The core of Rebel-in-Chief is that George W. Bush, by virtue of his rebellion against conventional liberal/centrist Beltway counsel and the prudent, cautious conservative establishment wisdom, has been an astonishingly successful president, well-deserving of Natan Sharansky’s flattery—“Mr. President, I see you are a dissident. Dissidents believe in an idea. They suffer a lot. But history proves them right.” The main evidence for this success has been Iraq and the war on terror, so naturally Barnes attests that the Bush foreign policy is working out swimmingly. For example:

    During the Iraq War and its aftermath, non-Bush Washington hollered repeatedly for an announced exit strategy. Bush demurred, arguing that a declared plan for getting out could only prolong a conflict and encourage the enemy to hang tight. With the success of the Iraqi election, Bush was vindicated.

And:

    For Bush, the tight partnership [with Tony Blair] is an essential ingredient of his new foreign policy in the aftermath of the terrorist attacks of September 11, 2001 on the World Trade Center and the Pentagon. It is a world-changing policy crafted mostly by Bush himself, not his advisers. And it is a policy that has significantly strengthened America’s strategic position in the world.

And:

    The 9/11 assault by al Qaeda terrorists changed Bush’s approach to foreign policy in important ways. Within hours of the attacks, Bush was already fashioning a new policy. It was a Bush policy, not the work of his advisers. He was no longer the attentive student. Now he was the policy maker. And the president was soon finding new allies and shedding old ones. National Security Adviser Rice, Vice President Cheney, Defense Secretary Donald Rumsfeld, Secretary of State Colin Powell—they followed their leader.
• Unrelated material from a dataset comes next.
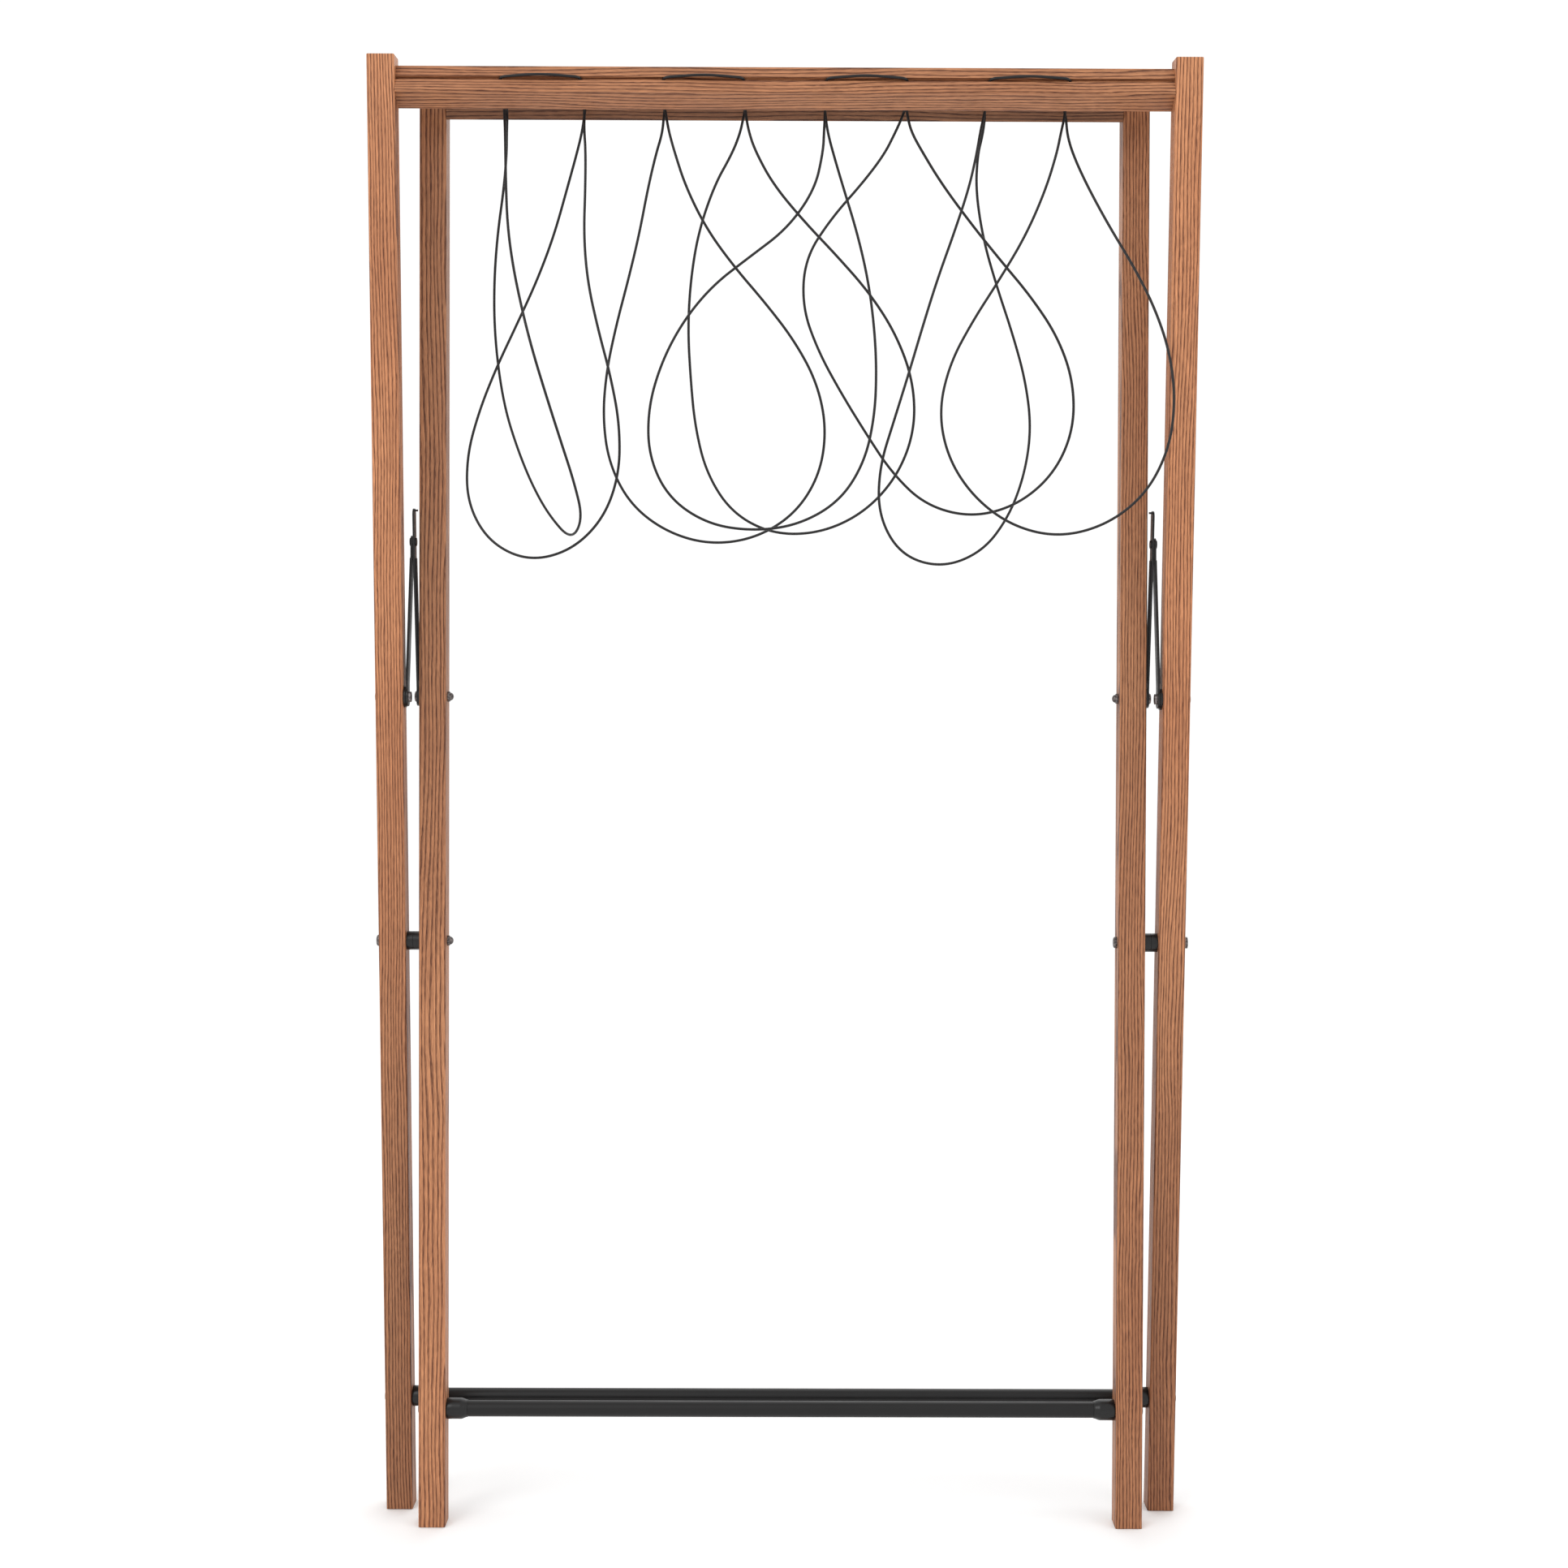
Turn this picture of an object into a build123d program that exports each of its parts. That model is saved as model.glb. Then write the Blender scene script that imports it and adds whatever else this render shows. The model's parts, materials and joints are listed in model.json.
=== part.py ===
"""A folding clothes drying rack, standing nearly closed.

Two wooden frames cross on one pair of pivots. The outer frame leans forward at the top and carries
the front rail; the inner frame leans back and carries the rear rail. One cord is laced between the
two rails as eight drying lines, which hang as loops while the rack is closed. A pair of folding
stays above the pivots sets how far the rack opens. Millimetres, +Z up, front towards -Y, origin on
the floor below the pivots.
"""
import math
import os

from build123d import *

os.makedirs("parts", exist_ok=True)

# Wooden frames
OUTER_WIDTH = 904  # across the outer faces of the outer legs
LEG = 30  # width and depth of a leg
LEG_GAP = 15  # between an outer leg and the inner leg beside it
PIVOT_HEIGHT = 658  # of the main pivots above the floor
LEG_ABOVE_PIVOT = 970
REST_LEAN = 2.4  # lean of each frame from upright, as it stands closed
OPEN_LEAN = 39  # lean of each frame when the stays are straight
WOOD_EDGE = 2  # rounding of the long edges

# Top rails, square bars turned so that their grooved face looks up and out
RAIL = 33
RAIL_ALONG_LEG = 938.5  # from the main pivot to the rail's centre
RAIL_INSET = 6  # of the rail's centre, towards the other frame
RAIL_TILT = 26.4  # of the grooved face from the leg
GROOVE_WIDTH = 4.6
GROOVE_DEPTH = 4
LINES = 8
LINE_PITCH = 88.4
CORD = 3
CORD_HOLE = 4
KNOT = 9

# Crossbar tubes near the feet
TUBE = 18
TUBE_WALL = 1.2
TUBE_BELOW_PIVOT = 529
SOCKET = 23.3  # outer diameter of the cup that holds a tube's end
SOCKET_LENGTH = 24
SOCKET_BASE = 4
SOCKET_TAPER = 2
SOCKET_CLEARANCE = 0.1  # radial, round the tube

# Fasteners
BOLT = 6  # shank diameter of every bolt and screw
BORE_CLEARANCE = 0.25  # radial, where a shank is fixed
NUT_CLEARANCE = 0.05  # radial, inside a nut or a riveted hole
RUNNING_CLEARANCE = 0.07  # radial, where something turns on a shank
FACE_CLEARANCE = 0.3  # between flat faces that turn past each other
SCREW_HEAD = 11
SCREW_HEAD_HEIGHT = 2
RAIL_SCREW_GRIP = 40  # how far a rail screw reaches into the rail
TUBE_SCREW_GRIP = 14  # how far a tube screw reaches past the leg
CAP = 13  # diameter of a pivot bolt's head and of its plain nut
CAP_HEIGHT = 4
DOME_NUT = 11.5
DOME_NUT_HEIGHT = 7
DOME_NUT_WALL = 1.5  # closed end of the nut
SPACER = 21  # diameter of the main pivot's spacers

# Folding stays: strips that start beside their own legs and lean together up to the elbow
STAY_ABOVE_PIVOT = 274.6  # from the main pivot to a stay's pin, along the leg
STAY_WIDTH = 14
STAY_WEB = 2.2
STAY_EYE = 21  # diameter of a link's end round its pin
STAY_FLAT = 16  # from a pin or the elbow to the bend where the strip starts to lean
STAY_RIB = 1.2
STAY_RIB_WIDTH = 6
STAY_RIB_END = 18  # from a pin to the rib's end
STAY_TAB = 30  # of the inner link, past the elbow
STAY_LIP = 2.8  # of the tab's bent end, towards the inner leg
STAY_PAD = 23.6  # diameter of the pad between a link and its leg
INNER_PAD = 1.4
OUTER_PAD = 2.6
ELBOW_FROM_INNER_LEG = 5.6  # to the middle of the gap between the links
LAYER_GAP = 0.4  # between the two links
PAD_GAP = 0.2  # between a link and its pad or nut
STAY_HEAD = 11.8
STAY_HEAD_HEIGHT = 2.6
RIVET = 5
RIVET_HEAD = 9
RIVET_HEAD_HEIGHT = 1.4

# Positions that follow from the sizes above
LEFT, RIGHT = -1, 1
SIDES = {LEFT: "left", RIGHT: "right"}
OUTER, INNER = 1, -1  # a frame, and the way along Y from its rail towards the other rail
OUTER_FACE = OUTER_WIDTH / 2
OUTER_INSIDE = OUTER_FACE - LEG
INNER_FACE = OUTER_INSIDE - LEG_GAP
INNER_INSIDE = INNER_FACE - LEG
FACE = {OUTER: OUTER_FACE, INNER: INNER_FACE}
INSIDE = {OUTER: OUTER_INSIDE, INNER: INNER_INSIDE}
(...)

There are dozens of paragraphs like this, emphasizing Bush’s “bold vision” vindicated by “dazzling” democratic elections, portraying Bush “taking charge” and “deftly” moving Israelis and Palestinians closer to peace “than at any time in decades” and thereby turning the whole volatile Middle East into “Bush Country.” Iraq, Barnes tells us again and again and yet again, is now, thanks to George W. Bush, a “pro-American democracy” because Bush, “adamant about democracy,” with his “hands on style,” has never been afraid to override the crabbed views of experts. And, lest we forget, it is Bush alone who has done this, not his advisors. The cynical might suspect that this last is a form of neoconservative special pleading, designed to spirit the War Party intellectuals away from the scene when the Bush policy goes down in flames. It might even be charitable to Barnes to think so, for the alternative is to believe that the courtier style that saturates Rebel-in-Chief is without guise.
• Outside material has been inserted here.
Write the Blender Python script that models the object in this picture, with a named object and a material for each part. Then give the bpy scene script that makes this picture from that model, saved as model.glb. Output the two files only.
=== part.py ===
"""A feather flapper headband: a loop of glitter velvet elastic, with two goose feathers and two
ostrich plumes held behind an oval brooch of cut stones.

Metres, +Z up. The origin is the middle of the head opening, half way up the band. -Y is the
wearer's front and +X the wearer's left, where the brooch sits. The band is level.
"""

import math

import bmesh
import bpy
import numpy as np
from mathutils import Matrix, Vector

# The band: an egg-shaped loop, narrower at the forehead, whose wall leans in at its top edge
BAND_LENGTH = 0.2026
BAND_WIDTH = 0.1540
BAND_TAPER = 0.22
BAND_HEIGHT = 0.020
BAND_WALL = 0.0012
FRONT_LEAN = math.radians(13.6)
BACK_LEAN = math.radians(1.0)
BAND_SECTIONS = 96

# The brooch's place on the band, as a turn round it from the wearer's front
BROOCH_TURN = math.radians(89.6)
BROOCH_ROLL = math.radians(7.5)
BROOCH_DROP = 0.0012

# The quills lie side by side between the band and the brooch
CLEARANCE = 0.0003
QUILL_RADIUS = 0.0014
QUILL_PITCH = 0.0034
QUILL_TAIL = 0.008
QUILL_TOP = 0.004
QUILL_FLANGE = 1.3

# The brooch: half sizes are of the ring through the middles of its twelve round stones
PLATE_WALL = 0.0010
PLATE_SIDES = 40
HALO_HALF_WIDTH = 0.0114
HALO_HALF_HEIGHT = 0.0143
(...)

As I write, the American ambassador to Baghdad, a veteran neoconservative hardly given to public pessimism, is warning reporters that Iraq remains on the brink of a civil war, requiring an overstretched U.S. Army to remain there at full strength for several more years. “Right now there’s a vacuum of authority, and a lot of distrust,” says Zalmay Khalilzad, though the poor country has gone through not just one but three of Barnes’s “dazzling” elections. The risk if American troops don’t remain is a regional conflict that would be a more encompassing version of the Iran-Iraq War. Religious extremists could take over sections of Iraq and expand outward, making, in Khalilzad’s words, “Afghanistan look like child’s play.”

The audience for books like Rebel-in-Chief doesn’t hear such news as Zalmay Khalilzad is commenting on. It blocks it out, as it would news emanating from some foreign and ignoble land. That may not matter much—not every citizen needs to be well-informed about everything. But Fred Barnes, despite his protestations, is himself a member of the Beltway elite, a top editor at a leading conservative magazine, a veteran TV performer, from a distance at least a likeable and sane individual. What does it say about contemporary American politics if he believes basically in the bulk of what he has written here? What does it say if he doesn’t believe it? Neither alternative is especially reassuring.